Local Journalism Initiative Reporter
Most recent update: July 23, 2020 at 7:42 a.m.
After weeks of whispers, reports, and various levels of consultations, the Canadian Football League’s Edmonton franchise has made a long-discussed decision to change its name. That decision was made official in an announcement today.
On Tuesday, Edmonton’s CFL team announced it had dropped the word Eskimos from its name, with immediate plans to transition to the moniker “EE Football Team” until a new name can be determined.
The move was “welcomed” by Inuit Tapiriit Kanatami, who released a statement stating that “ITK has consistently maintained that ongoing use of the team’s name is damaging to Inuit and to reconciliation.”
ITK acknowledged input from “Inuit youth to corporate sponsors and Canadian citizens who saw an injustice and felt compelled to speak out,” adding “Your voices have brought us here.”
The football team had been known by the old name, which many found offensive, since 1949. The process and timeline to determine a new name has yet to be established by the team’s board of directors.
“We feel it is important to make this change in response to the findings of our recent engagement and research,” said Janice Agrios, chair of the board of directors, in a statement published on the CFL’s website.
“Going forward, we want the focus to be on the work we do in the community and our team’s excellence on the field as the CFL’s most successful franchise.”
Criticism of the team’s handling of the decision to change its name included faulting a recent survey distributed to fans that repeatedly and unnecessarily referred to the now-defunct name.
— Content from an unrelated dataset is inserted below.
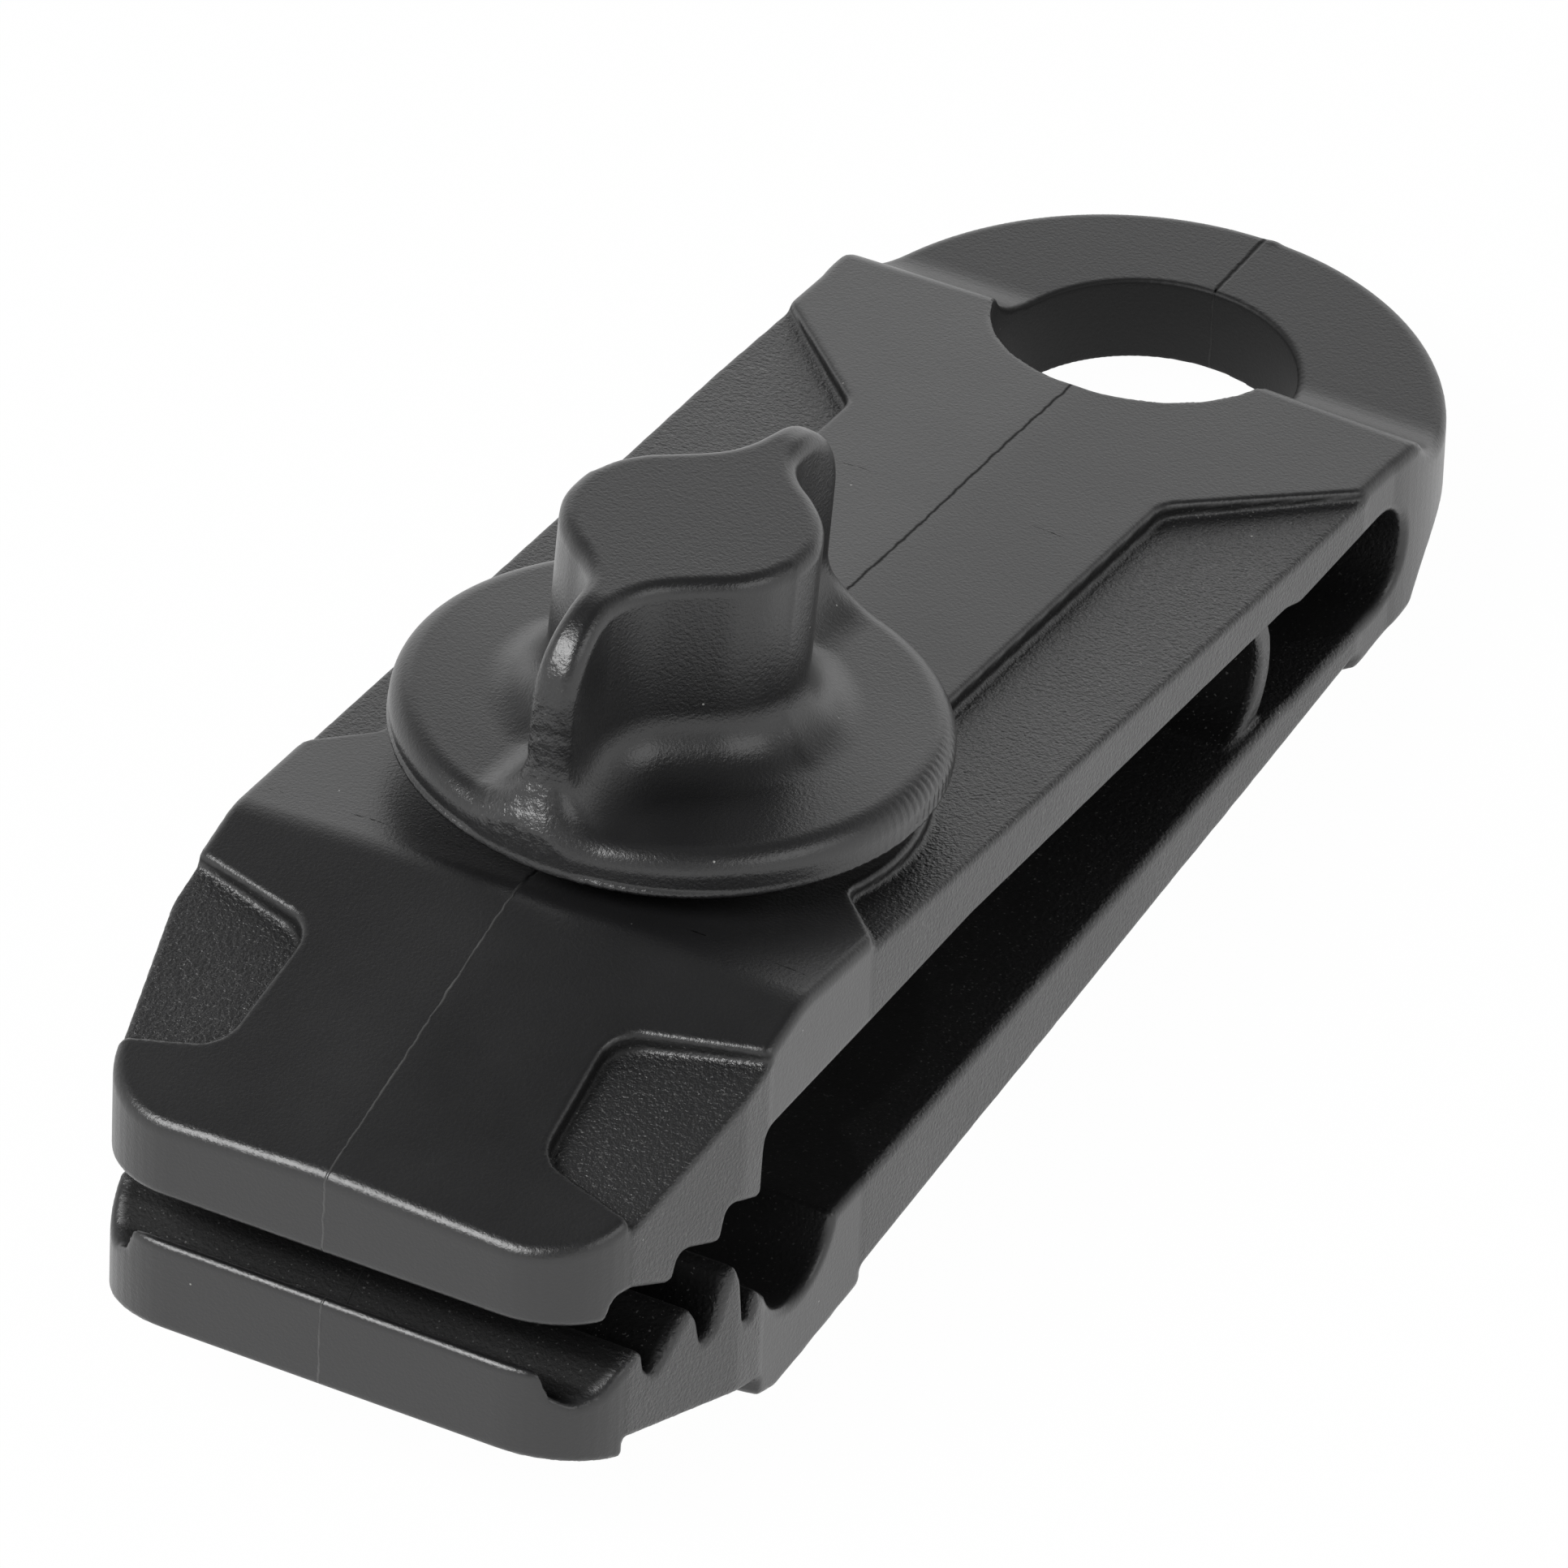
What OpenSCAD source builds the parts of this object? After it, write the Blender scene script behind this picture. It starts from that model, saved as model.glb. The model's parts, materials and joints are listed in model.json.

The survey also included a question asking if there was “too much ‘cancel culture’ today.” The term means withdrawing (canceling) support of people or companies after they have done something some consider objectionable.
Another common point of opposition has been the team’s putting monetary interests over principled ones.
Despite years of open condemnation of the team’s name, the change was made only after sponsors, including insurance firm Belairdirect and gaming company Sports Book Interaction, threatened to pull financial contributions to the team.
University of Alberta Indigenous Studies instructor and Inuk author Norma Dunning has been a long-time advocate of the name change.
“I’m very grateful to the stakeholders and the sponsors who threatened to remove their support,” she said. “Money talks, and that’s absolutely fine with me.”
The team had been undergoing an “extensive research and engagement process” since 2017, but increased pressure had mounted in recent weeks after the National Football League’s Washington team announced a change of its name last week.
“I found it very odd how hesitant they were [to change the name],” Dunning said. “I was pleased. Good. Finally!”
Dunning suggested that small steps like the franchise creating scholarships towards Inuk post-secondary students within the province could be a positive step in restoring the team’s relationship with the Indigenous community. “$1,500, that goes a long way when you’re a student,” Dunning said.
Dunning advised against any potential new name having Indigenous roots, adding that it was a great opportunity for the team to rebrand.
Recently, former National Hockey League player Jordin Tootoo, an Inuk player who grew up in Nunavut, described acceptance by some Inuit of the former Edmonton team name in terms of a generation divide.
In a statement posted on Twitter earlier this month, Tootoo wrote: “My father’s generation connects to this term to describe who they are. My generation refers to itself as Inuk.”
There has been no change announced to the team’s logo, colour scheme or jersey. From a rebranding standpoint, much of the team’s official merchandise and overall image may remain mostly intact if the franchise chooses another “E” word to include in its name.
"I can tell you that we sure love our green and gold and double E," team president Chris Presson said. "It’s early days but we hope to keep that iconic logo.”
Unlike American professional franchises in Cleveland, Washington, Chicago, Kansas City, and Atlanta, the Edmonton team did not prominently feature Indigenous imagery in its logos or team branding. The team did integrate a polar bear into its logo for a short while, from 1996-97, according to sportslogos.net.
The CFL also announced Tuesday that Winnipeg was chosen as a preliminary “hub city” where the entirety of the 2020 season could potentially be completed starting in September, pending the approval of health and safety officials.
The City of Edmonton is currently preparing to be a host for the NHL’s return to play, and it is a near certainty there will be no official home football games in Alberta in the immediate future.